A few interesting points from the US-China Business Council Report and my views on them:
“The US economy dwarfs China’s. The United States added nearly two Chinas to its economy in the past decade. China is rapidly developing, but the United States has a much stronger foundation from which to build. In fact, the US and Chinese economies are greatly interdependent and need each other to succeed. ”
This is correct. Obviously the U.S. economy is a much larger economy than China’s. However the Chinese economy is growing faster than the U.S. economy. I do not believe that the US and Chinese economies are interdependent and need each other. They are inter-dependent now because it has been setup that way in the past few decades as US manufacturing shifted to take advantage of cheap labor and loose regulations in China. The Chinese economy needs the U.S. more than the US economy needs China’s. This is because before the 1980s the US economy did not depend much on trade with China and can easily grow without China. If the Chinese decide become a closed economy like in the past, the U.S. can import the goods it needs from other countries which would be more than willing to replace China as America’s largest trade partner. Mexico, Philippines, Vietnam, Brazil are some of the countries that would be happy to expand their manufacturing base to satisfy the American demand for cheap goods.
“US manufacturing faces an array of challenges, but China is not at the top of the list. The US share of global manufacturing output has been consistently above 20 percent since 1982. China is increasing its global manufacturing position, but it is primarily taking share from Japan and others in East Asia.”
The report argues that China simply took more manufacturing from other Asian countries such as Taiwan, Japan, South Korea, etc. It uses the example of Sony TV which used to be “Made in Japan” and sold in the U.S. Now the Sony TV would have the label “Made in China” since many Japanese manufacturers shifted production to China.
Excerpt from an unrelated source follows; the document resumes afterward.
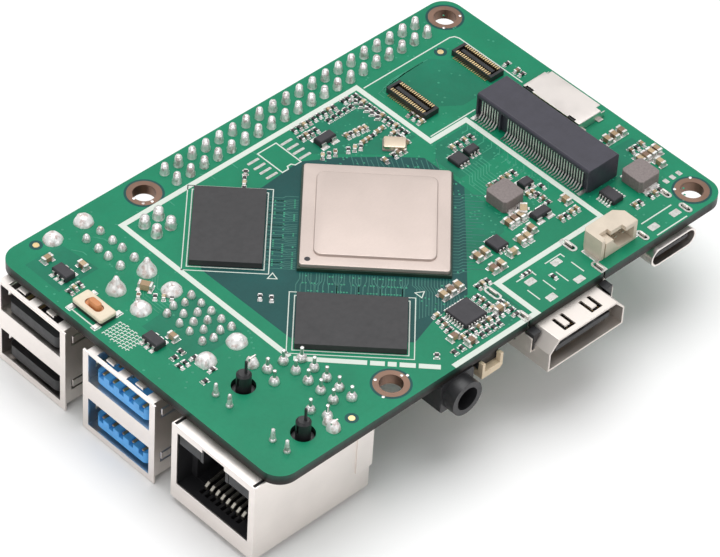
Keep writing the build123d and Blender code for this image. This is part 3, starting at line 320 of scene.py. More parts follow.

While true, this examples does not answer the whole story. There are many more manufacturing sectors where U.S. based well-paying jobs disappeared in the last few decades. Besides the Japanse have always been a leader in consumer electronic goods.
“US services exports to China are growing and hold the potential to get even stronger. The United States has a services trade surplus with China, supporting high-quality, high-wage jobs in the financial, logistics, and legal sectors, to name a few.”
Growth in services export to China is highly unlikely to equal the growth in exports of goods or the imports of goods from China. While in the initial few years, the Chinese may depend on American services and technology such as nuclear technology for example, later on the Chinese will perform those services themselves and will not need the services of foreign companies. The report cites major US banks and financial institutions, law firms, business advisory, etc. as some examples of the services sector that has the potential to grow as the Chinese economy grows. It is true that these sectors have high- quality, high-paying jobs but they will not replace the millions of jobs lost in the manufacturing sector. A law firm, a consulting company or an investment firm will not need thousands of American workers to provide services in China. Besides some of these firms may establish branches in China and hire local labor to supplement a few American workers and provide services at a cheaper cost.
“Most of the answers are here at home. To succeed in the years ahead, we need smart policies on energy, healthcare, education, and innovation to maintain the competitive leadership of American companies and workers.”
The above point can easily be disproved. The Obama administration is investing heavily in green energy, health-care, education, etc. hoping that they would create millions of jobs and pull the U.S. economy out of this recession. This strategy will not work since these sectors will never produce well-paying, high-quality jobs that American workers need. Healthcare and education are highly regulated sectors and do not require millions of additional workers to cater to the needs of the current population. For example, there are already more universities and highly educated professionals than needed by the economy.
After hitting lows in February this year, U.S. imports from China is starting to trend upwards. Ideally U.S. imports from China must decrease and exports to China must increase in order to eliminate the traditional trade deficit with China. With the U.S. unemployment rate at 9.6% , rising credit card default rates, sluggish housing market and myriads of other economic issues, will the U.S. continue to be the biggest destination for Chinese exports?. Unlikely. I would bet that U.S. consumption of Chinese goods would decline triggering problems for Chinese exporters in the future. Hence China may have to look elsewhere to export its goods or grow its domestic markets in order to replace the diminished overseas demand.